### Given request
Begin with the line that contains "hingePlaces().forEach((x) => feeder.add(hinge(x" and end with the line that contains "obj.parent = empty": copy that span of lines exactly, and nothing outside it.

— START Information provided —

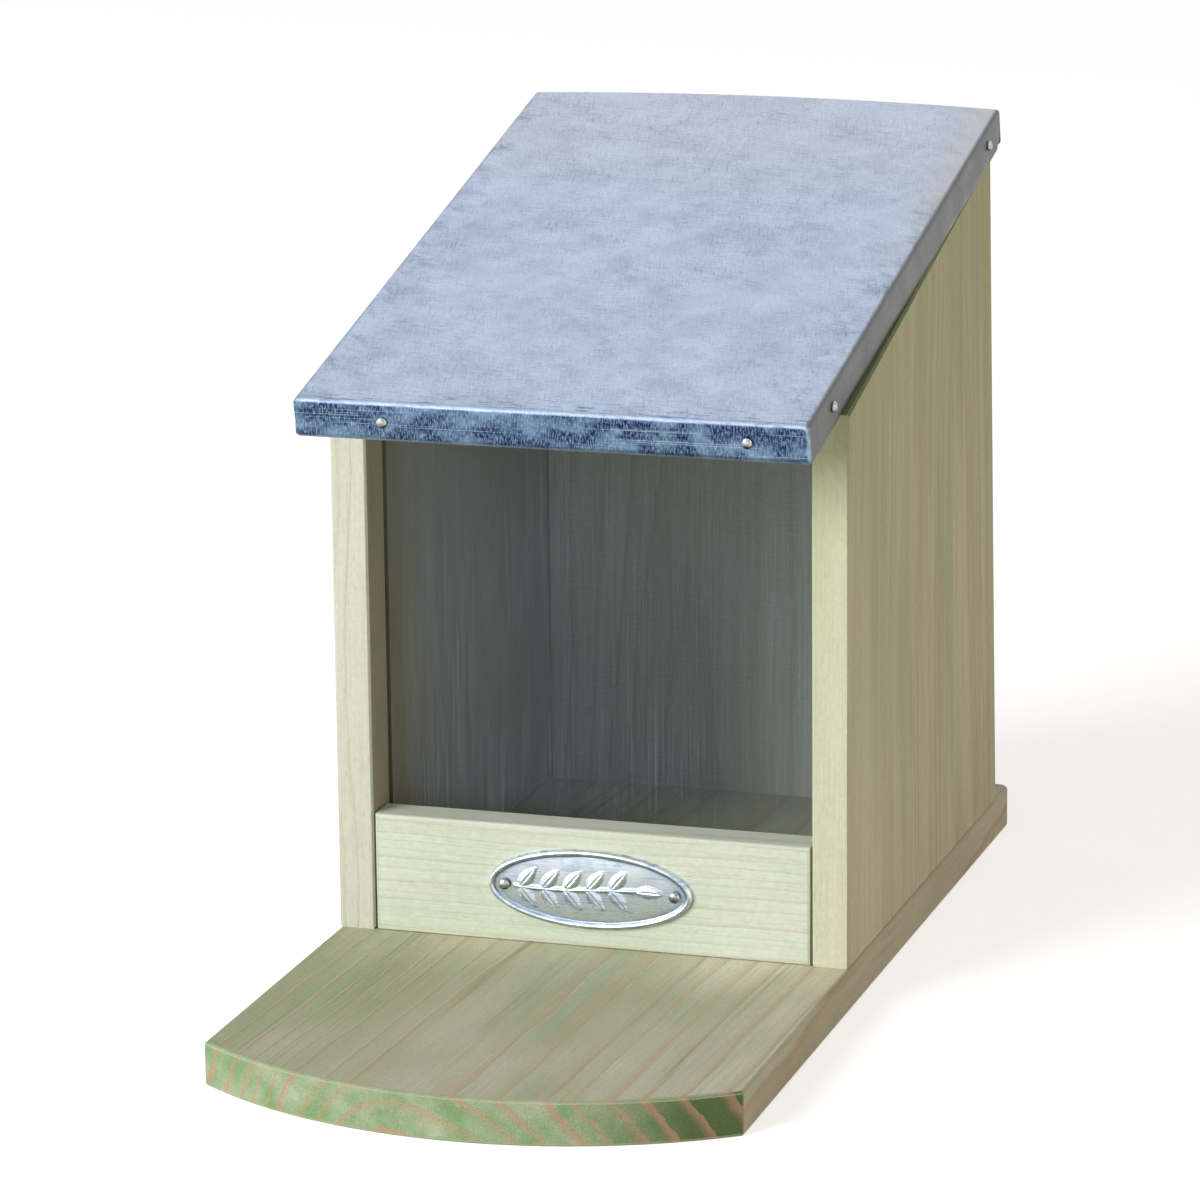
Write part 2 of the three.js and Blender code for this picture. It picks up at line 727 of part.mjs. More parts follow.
// A plain sprig of paired leaves along a stem, pressed into the plate's field
function sprig() {
  const reach = plateWidth / 2 - plateNailInset - 2 * plateNailHeadRadius;
  const leafLength = plateHeight * leafLengthShare;
  const stemReach = reach * stemShare;
  const stemDepth = [plateSheet / 2, plateSheet + leafRelief];
  const stem = block([-stemReach, stemReach], [-leafRelief, leafRelief], stemDepth);
  const pairs = leafPlaceShares.flatMap((share) => [-1, 1].map((side) => (
    pressedLeaf(leafLength, share * reach, 0, side * leafTurnDegrees)
  )));
  return [stem, ...pairs, pressedLeaf(leafLength, reach * endLeafShare, 0, 0)];
}

// The name plate: a thin oval of sheet with a rolled rim and a slightly crowned field
function namePlate() {
  const profile = [
    { height: 0, centre: true },
    { inset: plateSheet, height: 0 },
    ...rimShares.map(([inset, rise]) => (
      { inset: inset * plateRimWidth, height: plateSheet + rise * plateRimHeight }
    )),
    { height: plateSheet + plateCrown, centre: true },
  ];
  const oval = ovalTurned(plateWidth / 2, plateHeight / 2, profile, ovalSteps);
  const holes = [-1, 1].map((side) => {
    const hole = nailHole(plateNailRadius, plateNailLength);
    return hole.translate(side * (plateWidth / 2 - plateNailInset), 0, plateSheet);
  });
  const mesh = piece('name_plate', 'tinplate', cut(joined([oval, ...sprig()]), holes));
  mesh.rotation.x = Math.PI / 2;
  mesh.position.set(0, boxFront - fit, baseBoard + railHeight / 2);
  return mesh;
}

function plateNails() {
  return [-1, 1].map((side) => {
    const body = nail(plateNailHeadRadius, plateNailHeadHeight, plateNailRadius, plateNailLength);
    const mesh = piece(`plate_nail_${side < 0 ? 'left' : 'right'}`, 'steel', body);
    mesh.rotation.x = Math.PI / 2;
    const y = boxFront - plateSheet - plateCrown - 2 * fit;
    mesh.position.set(side * (plateWidth / 2 - plateNailInset), y, baseBoard + railHeight / 2);
    return mesh;
  });
}

function baseScrews() {
  return baseScrewPlaces().map(({ name, x, y }) => {
    const body = screw(baseScrewHeadRadius, baseScrewHeadHeight, baseScrewRadius, baseScrewLength - fit);
    const mesh = piece(name, 'platedSteel', body);
    mesh.rotation.x = Math.PI;
    mesh.position.set(x, y, fit);
    return mesh;
  });
}

const feeder = new THREE.Group();
feeder.add(baseBoardPiece(), sidePanel(-1), sidePanel(1), backPanel(), frontRail(), windowPane());
feeder.add(namePlate(), ...plateNails(), ...baseScrews(), lid());
hingePlaces().forEach((x) => feeder.add(hinge(x < 0 ? 'left' : 'right', x)));

export default feeder;
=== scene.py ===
# Squirrel feeder box: the looks of its pieces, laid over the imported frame. Metres, +Z up, front to -Y.
import math
from functools import partial

import bmesh
import bpy
from mathutils import Matrix, Vector, noise


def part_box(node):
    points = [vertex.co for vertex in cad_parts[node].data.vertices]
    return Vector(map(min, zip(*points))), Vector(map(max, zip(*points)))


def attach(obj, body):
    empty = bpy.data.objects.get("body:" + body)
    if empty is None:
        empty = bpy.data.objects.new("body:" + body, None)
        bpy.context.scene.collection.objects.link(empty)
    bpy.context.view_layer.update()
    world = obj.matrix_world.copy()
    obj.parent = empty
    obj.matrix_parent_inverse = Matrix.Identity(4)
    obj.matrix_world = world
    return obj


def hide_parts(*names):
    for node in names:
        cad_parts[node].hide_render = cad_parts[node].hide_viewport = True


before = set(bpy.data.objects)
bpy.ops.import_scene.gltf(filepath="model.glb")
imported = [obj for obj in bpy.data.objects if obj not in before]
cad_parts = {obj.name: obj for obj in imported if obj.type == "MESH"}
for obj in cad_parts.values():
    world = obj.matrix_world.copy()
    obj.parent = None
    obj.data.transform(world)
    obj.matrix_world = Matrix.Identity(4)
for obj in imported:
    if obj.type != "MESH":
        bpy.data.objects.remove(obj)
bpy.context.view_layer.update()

mm = 0.001


# Helpers

def linearColour(hexText):
    channels = [int(hexText[i:i + 2], 16) / 255 for i in (1, 3, 5)]
    linear = [c / 12.92 if c <= 0.04045 else ((c + 0.055) / 1.055) ** 2.4 for c in channels]
    return (*linear, 1.0)


# Adds a node with its settings. A kind without the word Node in it is a shader node. Inputs come in
# order or by name. Each is a value, a hex colour, a socket, or a node that feeds its first output.
def addNode(tree, kind, inputs=(), operation=None, **settings):
    node = tree.nodes.new(kind if "Node" in kind else "ShaderNode" + kind)
    if operation:
        node.operation = operation
    for name, value in settings.items():
        setattr(node, name, value)
    for key, value in inputs.items() if isinstance(inputs, dict) else enumerate(inputs):
        if isinstance(value, bpy.types.Node):
            value = value.outputs[0]
        if isinstance(value, bpy.types.NodeSocket):
            tree.links.new(value, node.inputs[key])
        else:
            isHex = isinstance(value, str) and value.startswith("#")
            node.inputs[key].default_value = linearColour(value) if isHex else value
    return node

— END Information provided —

### Exercise result
hingePlaces().forEach((x) => feeder.add(hinge(x < 0 ? 'left' : 'right', x)));

export default feeder;
=== scene.py ===
# Squirrel feeder box: the looks of its pieces, laid over the imported frame. Metres, +Z up, front to -Y.
import math
from functools import partial

import bmesh
import bpy
from mathutils import Matrix, Vector, noise


def part_box(node):
    points = [vertex.co for vertex in cad_parts[node].data.vertices]
    return Vector(map(min, zip(*points))), Vector(map(max, zip(*points)))


def attach(obj, body):
    empty = bpy.data.objects.get("body:" + body)
    if empty is None:
        empty = bpy.data.objects.new("body:" + body, None)
        bpy.context.scene.collection.objects.link(empty)
    bpy.context.view_layer.update()
    world = obj.matrix_world.copy()
    obj.parent = empty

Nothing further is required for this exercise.